Tuesday, July 31, 2007

socializing the social

I was at the Dublin office all of last week and although I was working rather hard, I had a lovely, lovely time. I spent my time there in three ways: first, working on wireframes for the new social networking features that will eventually show up on WebJunction; second, doing a series of meetings with other OCLC product managers and their friends to find out which, if any, of those features might be useful to their services and/or community building efforts; and three, working closely with my WJ colleagues Dave Ungar, Michael Porter (libraryman), Clayton Wood, and our Seattle-based colleagues on the future direction and strategy for social networking at WJ. LMTU, jam-packed fun and excitement.

First night, libraryman and I were blessed with the opportunity to connect up with Jasmine & Bob (OCLC Social Networking) along with Lorcan, Thom, Stu, and Eric (OCLC research) over dinner. The bulk of our conversation fell on the topic of the relevance of emerging social tools to OCLC services and the cooperative at large. Later, over a makeshift bar (with contributions from Stu) at Lorcan's house, we meandered around current implementations and process, as well as discussed the im/prudence of "disruptive" technologies and "subversive" processes in the context of a much larger organization. We left with varying degrees of agreement on the extent to which both patron and library staff services should be "socialized" but we sure had fun dreaming up new ways to get stuff done that's not just cool, but ultimately supports the cooperative on the whole. BTW: Lorcan pointed to this cool list of tools yesterday. you may have already seen it, but I was wowed by it and wanted to pass it on here, just in case.

Next few days we rocked the WJ wireframes process, although we didn't quite get them into full draft (yet). As soon as they and initial design drafts are finished, we'll take them out to our community for initial review and feedback. Preview: what are you and your friends doing (in libraryland)? ;) Please leave comments, email, directmail, or whatever your preferred method of contact if you're not a regular WJer and you'd like to be involved in this feedback!!

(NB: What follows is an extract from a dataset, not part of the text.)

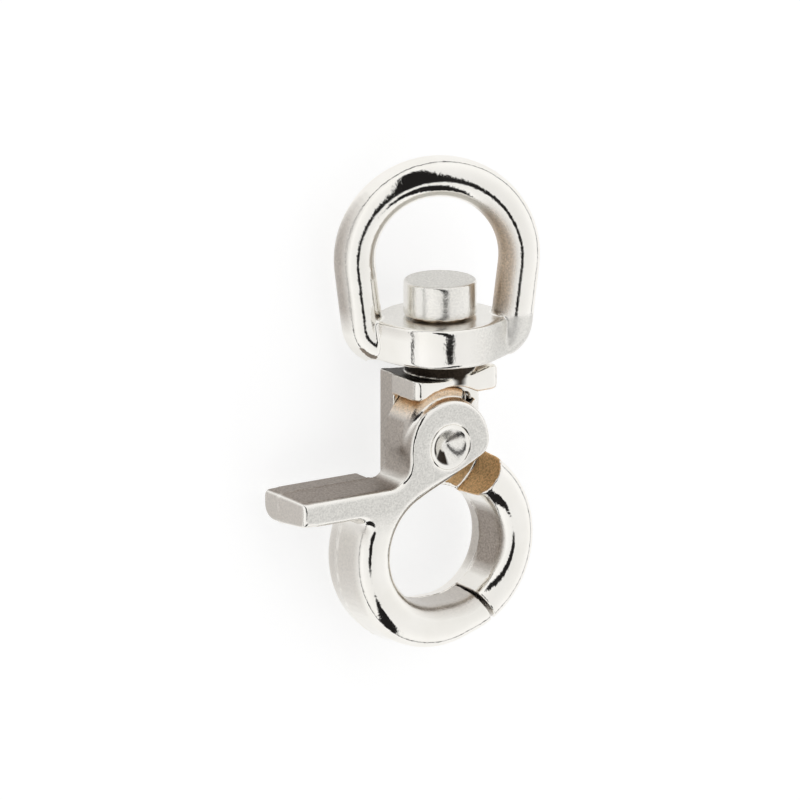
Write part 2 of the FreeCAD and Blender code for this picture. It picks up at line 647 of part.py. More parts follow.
# The spring's stop, a post on the back plate.
def spring_tooth():
    outside = size("spring_sweep") + size("spring_radius") / 2
    start, end = size("spring_stop") - size("tooth_angle"), size("spring_stop")
    return extrude("spring_tooth", ring_sector("tooth_sketch", coil_floor(), outside, start, end),
                   f"{BODY_LEVEL} - Sizes.cut_margin", "Sizes.spring_level + Sizes.spring_radius")


# Pivot rivet, fixed in the body, with a dished end at the front and at the back.
def make_rivet():
    x, y = "Sizes.pivot_x", "Sizes.pivot_y"
    pin = round_block("rivet_pin", x, y, "Sizes.rivet_radius",
                      f"{BACK} + Sizes.rivet_sink", f"{FRONT} - Sizes.rivet_sink")
    dish_rim, depth = 0.9 * size("rivet_radius"), size("dimple_depth")
    dishes = [ball_over(name, dish_rim, depth, size(face) - size("rivet_sink"), sign)
              for name, sign, face in (("dish_front", 1, "front_face"), ("dish_back", -1, "back_face"))]
    return cut("pivot_rivet", pin, fuse("dishes", dishes))


# Closing spring: a wire helix along the chord between the groove's wall and the tooth.
def make_spring():
    ease = math.degrees(math.asin(size("spring_radius") / size("spring_sweep"))) / 2
    start = polar(PIVOT, size("spring_sweep"), size("spring_start") - ease)
    end = polar(PIVOT, size("spring_sweep"), size("spring_stop") + ease)
    length = math.hypot(end[0] - start[0], end[1] - start[1]) - 2 * size("wire_radius")
    mean = size("spring_radius") - size("wire_radius")
    helix = Part.makeHelix(length / size("spring_turns"), length, mean)
    ring = Part.Wire(Part.makeCircle(size("wire_radius"), Vector(mean, 0, 0), Vector(0, 1, 0)))
    coil = Part.Wire(helix.Edges).makePipeShell([ring], True, True)
    along = Vector(end[0] - start[0], end[1] - start[1], 0)
    along.normalize()
    base = Vector(*start, size("spring_level")) + along * size("wire_radius")
    coil.Placement = Placement(base, Rotation(Vector(0, 0, 1), along))
    spring = doc.addObject("Part::Feature", "closing_spring")
    spring.Shape = coil
    return spring


PARTS = {
    "swivel_eye": make_swivel_eye(),
    "body": make_body(),
    "lever": make_lever(),
    "pivot_rivet": make_rivet(),
    "closing_spring": make_spring(),
}
doc.recompute()

# The snap rests on its back: on the hub's lower rim and on the left of the jaw's back edge.
turn = Rotation(Vector(0, 1, 0), -size("swivel_angle"))
lie = Rotation(Vector(0, 1, 0), -size("rest_roll")) * Rotation(Vector(1, 0, 0), size("rest_pitch"))
whole = FreeCAD.BoundBox()
for name, item in PARTS.items():
    item.Label = name
    spin = turn if name == "swivel_eye" else Rotation()
    item.Placement = Placement(Vector(), lie * spin) * item.Placement
    whole.add(item.Shape.optimalBoundingBox())
shift = Vector(-whole.Center.x, -whole.Center.y, -whole.ZMin)
for item in PARTS.values():
    item.Placement = Placement(shift, Rotation()) * item.Placement
doc.recompute()

for item in doc.Objects:
    if "Invalid" in item.State or "Error" in item.State:
        raise RuntimeError(f"{item.Name} failed: {item.State}")
for name, item in PARTS.items():
    if item.Shape.isNull() or not item.Shape.isValid() or len(item.Shape.Solids) != 1:
        raise RuntimeError(f"{name} is not one valid solid")

os.makedirs("parts", exist_ok=True)
for name, item in PARTS.items():
    item.Shape.exportStep(f"parts/{name}.step")
    print(name, "volume", round(item.Shape.Volume, 1), "mm3")
print("placement of the body", PARTS["body"].Placement)
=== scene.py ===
# %% [markdown]
# # A plated swivel lever snap
#
# The snap is five pieces: an eye that turns on a headed stem, the body with one claw, the
# lever with the other claw, a rivet and a small coil spring. The construction comes from the
# frame, at its real size. Here every piece gets the soft edges of a die casting, its parting
# ridges and its bright nickel plate, in a white studio.

# %% Load the frame
import bpy
import bmesh
import json
import math
from mathutils import Matrix, Vector, noise


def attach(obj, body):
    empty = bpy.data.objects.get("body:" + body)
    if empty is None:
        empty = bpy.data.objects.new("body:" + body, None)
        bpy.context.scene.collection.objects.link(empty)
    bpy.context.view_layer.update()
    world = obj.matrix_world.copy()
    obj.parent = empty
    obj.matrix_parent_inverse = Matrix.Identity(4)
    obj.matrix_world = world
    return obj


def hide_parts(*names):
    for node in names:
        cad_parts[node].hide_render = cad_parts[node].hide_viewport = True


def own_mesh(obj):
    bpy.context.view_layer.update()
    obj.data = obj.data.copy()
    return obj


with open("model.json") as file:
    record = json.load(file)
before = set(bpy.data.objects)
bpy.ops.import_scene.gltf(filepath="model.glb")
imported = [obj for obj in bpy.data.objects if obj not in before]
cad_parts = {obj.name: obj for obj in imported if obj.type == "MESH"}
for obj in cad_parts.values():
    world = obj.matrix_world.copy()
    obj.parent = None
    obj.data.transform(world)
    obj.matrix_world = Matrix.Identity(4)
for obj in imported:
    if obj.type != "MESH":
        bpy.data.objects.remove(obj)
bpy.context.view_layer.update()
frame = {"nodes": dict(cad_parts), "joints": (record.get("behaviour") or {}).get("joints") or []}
MM = 0.001
print("nodes:", sorted(frame["nodes"]))

# %% [markdown]
# ## The drawing's own axes
#
# The snap lies on its back, a few degrees out of level, because the eye's hub is thicker than
# the jaw. Its castings are easier to think about in the flat: x to the right, y along the
# stem towards the eye, z out of the front. The frame's two joints give those axes: the eye
# turns about y, and the lever opens about -z. `draw` takes a point of the flat drawing, in
# millimetres, to its place in the frame, and `flat` takes it back.

# %% Axes from the joints
joints = {joint["name"]: joint for joint in frame["joints"]}
UP_STEM = Vector(joints["eye_swivel"]["axis"]).normalized()
OUT = -Vector(joints["lever_pivot"]["axis"]).normalized()
ACROSS = UP_STEM.cross(OUT)
HUB_HEIGHT = 4.6
ORIGIN = Vector(joints["eye_swivel"]["pos_m"]) - UP_STEM * HUB_HEIGHT / 2 * MM
LIE = Matrix((ACROSS, UP_STEM, OUT)).transposed()
FLATTEN = LIE.transposed()


def draw(x, y, z=0.0):
    return ORIGIN + LIE @ Vector((x, y, z)) * MM


def flat(point):
    return FLATTEN @ (Vector(point) - ORIGIN) / MM


PIVOT = flat(joints["lever_pivot"]["pos_m"])
print("pivot in the drawing", [round(c, 2) for c in PIVOT])

# %% [markdown]
# ## Helpers for objects and nodes
#
# Every object is made of its data and then linked to the scene. Materials and the world are
# small networks. `node` adds one node, sets its options and inputs by name and returns it, so
# that a network reads from top to bottom. The other helpers are the kinds that come often.


# %% Object helpers
def new_object(name, data):
    made = bpy.data.objects.new(name, data)
    bpy.context.scene.collection.objects.link(made)
    return made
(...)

Mid-week I spent a (too brief) lunchtime with George, whose careful leadership and trusted mentoring are always welcomed. If only he'd move to Seattle. This in between non-stop (literally) meetings with everyone from WorldCat.org to Delivery and Collection Analysis. I know there are those who like to refer to us as the "Anchor People" of libraryland (nice!) or to our OCLC headquarters as "the Deathstar" (not so nice, but funny!), but when you take a step back and think about it - we do some fairly mind-blowing things together as a cooperative.

By the time Friday rolled around, having spent nearly every waking hour in conversation with one or another of my colleagues about social networking, some things started to gel for me that hadn't before. Ideas are still marinating, but so far, here's how it goes:

-social tools are useful because they connect people around shared information, activities, or interests
-social tools might be efficient augments to online delivery of both tools and content (or data) because they can facilitate support, deliver news and documents, and connect people who work w/ the same stuff
-depending on what my role is in libraries, or how broadly I like to get involved or connect, I might want to have a fully integrated social experience (lots of people, lots of tools, lots of content) or very narrowly defined social experience (only people I work with, only content I care about, only the tools I use)
-if we could all get together on a shared platform (a single portal?), we could deliver the range between these extremes to "everyone" without their having to move from place to place on the web, and according to their preferences
-although i think primarily in terms of services to library staff, since that's where i spend most of my work time, consumers probably could benefit from exactly the same sort of thing - everything you can do with libraries, all in one place, and it's social

ideas are cheap, i know, but this is where my big giant dreams are starting to settle.